Austro-Hungarian-born Romanian scholar (1888–1963)

Alexandru Leca Morariu (July 25, 1888-December 15, 1963) was an Austro-Hungarian-born Romanian philologist, linguist, literary critic and historian, ethnologist, folklorist and musicologist.

==Life==
Morariu was born in Cernăuți on July 25, 1888, to Orthodox priest Constantin Morariu and his wife Elena (née Popescu). From 1898 to 1906, he attended Suceava High School. From 1906 to 1911, he studied at the letters and philosophy faculty of Czernowitz University. He obtained a doctorate in letters from Cluj University in 1921, with a thesis on the morphology of Romanian predicate verbs. He taught at Gura Humorului in 1913-1914 and at Aron Pumnul High School in Cernăuți in 1919. He was an officer in the Austrian Army in World War I.

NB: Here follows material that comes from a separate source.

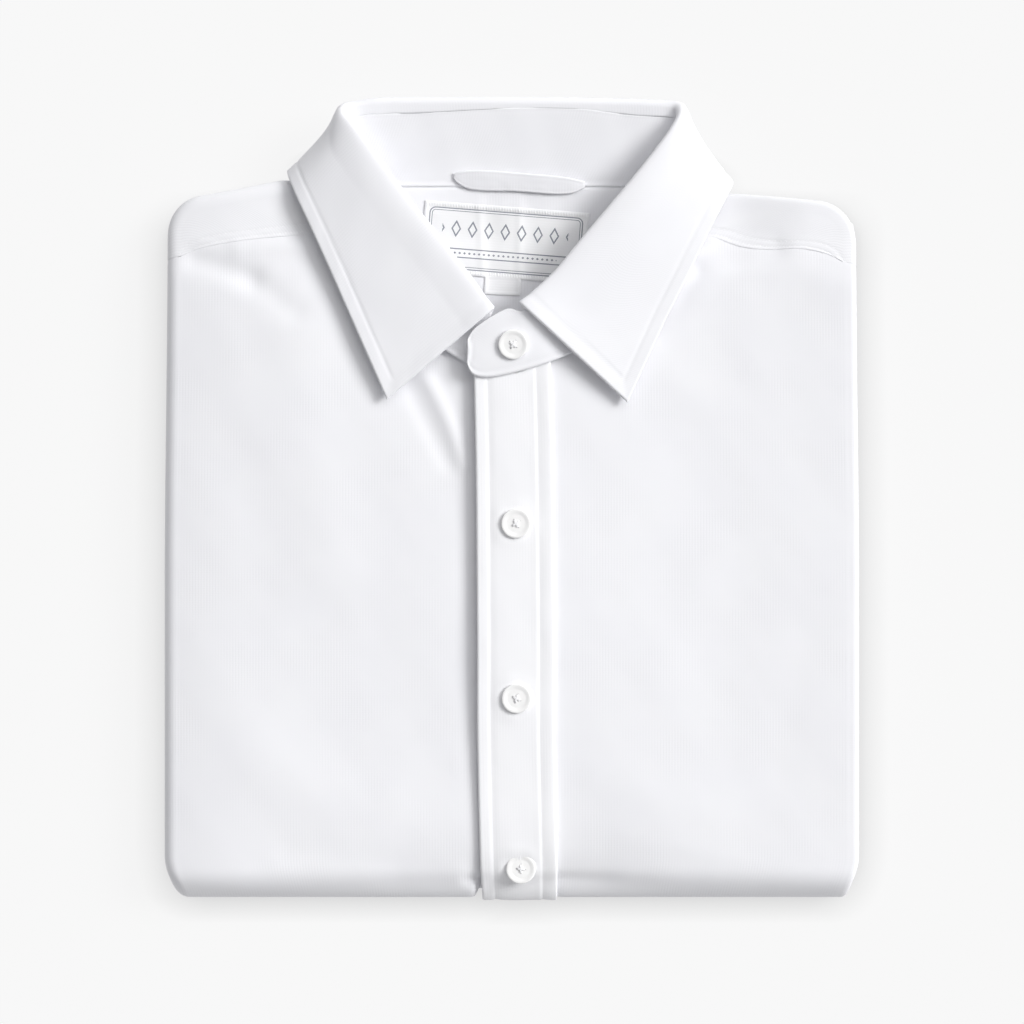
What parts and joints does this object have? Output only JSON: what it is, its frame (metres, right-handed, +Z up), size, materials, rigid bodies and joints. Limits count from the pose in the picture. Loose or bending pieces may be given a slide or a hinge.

Morariu became a substitute professor at Cernăuți University in 1922, becoming a full professor in 1924 and remaining there until 1944. He was at the department of modern Romanian literature and folklore within the letters and philosophy faculty, where he was dean in 1936; he was also university vice-rector in 1936–1938. He was editing secretary at Junimea literară magazine in 1923–1925. He headed the Cernăuți National Theatre in 1933-1935 and the Institute of Literature, Philology, History, Ethnography and Folklore, which he founded, in 1940. From 1930 to 1934, he was president of the Armonia Musical Society. He founded several magazines: Făt-Frumos (1926-1944), Buletinul “Mihai Eminescu” (1930-1944), Fond și Formă (1938, 1944). In 1940, the Soviet occupation of Northern Bukovina forced him to flee to Bucharest. He returned to Cernăuți after Operation Barbarossa, but the reimposition of Soviet rule in 1944 led him to a self-imposed isolation in Râmnicu Vâlcea, where he died. He did not have a pension, and in 1947, the Romanian Communist Party-dominated government banned him from publishing. He incurred the authorities’ displeasure both as the son of a priest and the impassioned defender of his native region's Romanians.

==Interests==
Morariu was interested in linguistics, philology, ethnology, dialectology, literary history and criticism, folklore, memoirs and musicology. He sometimes used the pen names L. M., L. Mărin and Al. Lupu. He promoted the idea of a national literature with the same aesthetic principles developed by critic Garabet Ibrăileanu, and highlighted the picturesque aspect of the Romanian language. He passionately conducted biographical research about Mihai Eminescu, Ion Creangă, Ciprian and Iraclie Porumbescu. He had a long-running interest in folklore, treating it as an autonomous discipline and demonstrating its organic links with erudite learning. He explored these ideas in the bulletin of the institute he founded.

Morariu studied the Istro-Romanian language, publishing articles about the life and customs of its speakers. He also wrote works of literary history and criticism, and published courses for students in these domains. In 1928, he won the Romanian Academy’s Prize for the works “Războiul Troadei” după Codicele C. Popovici, Institutorul Creangă and Drumuri moldovene. He won its Adamachi Prize in 1930. A great supporter of Romanian culture in Bukovina, he made sacrifices in order to ensure the prosperity of the societies he led. He could play several musical instruments, wrote music reviews and organized classical concerts. He was a knight of the Order of the Crown of Romania.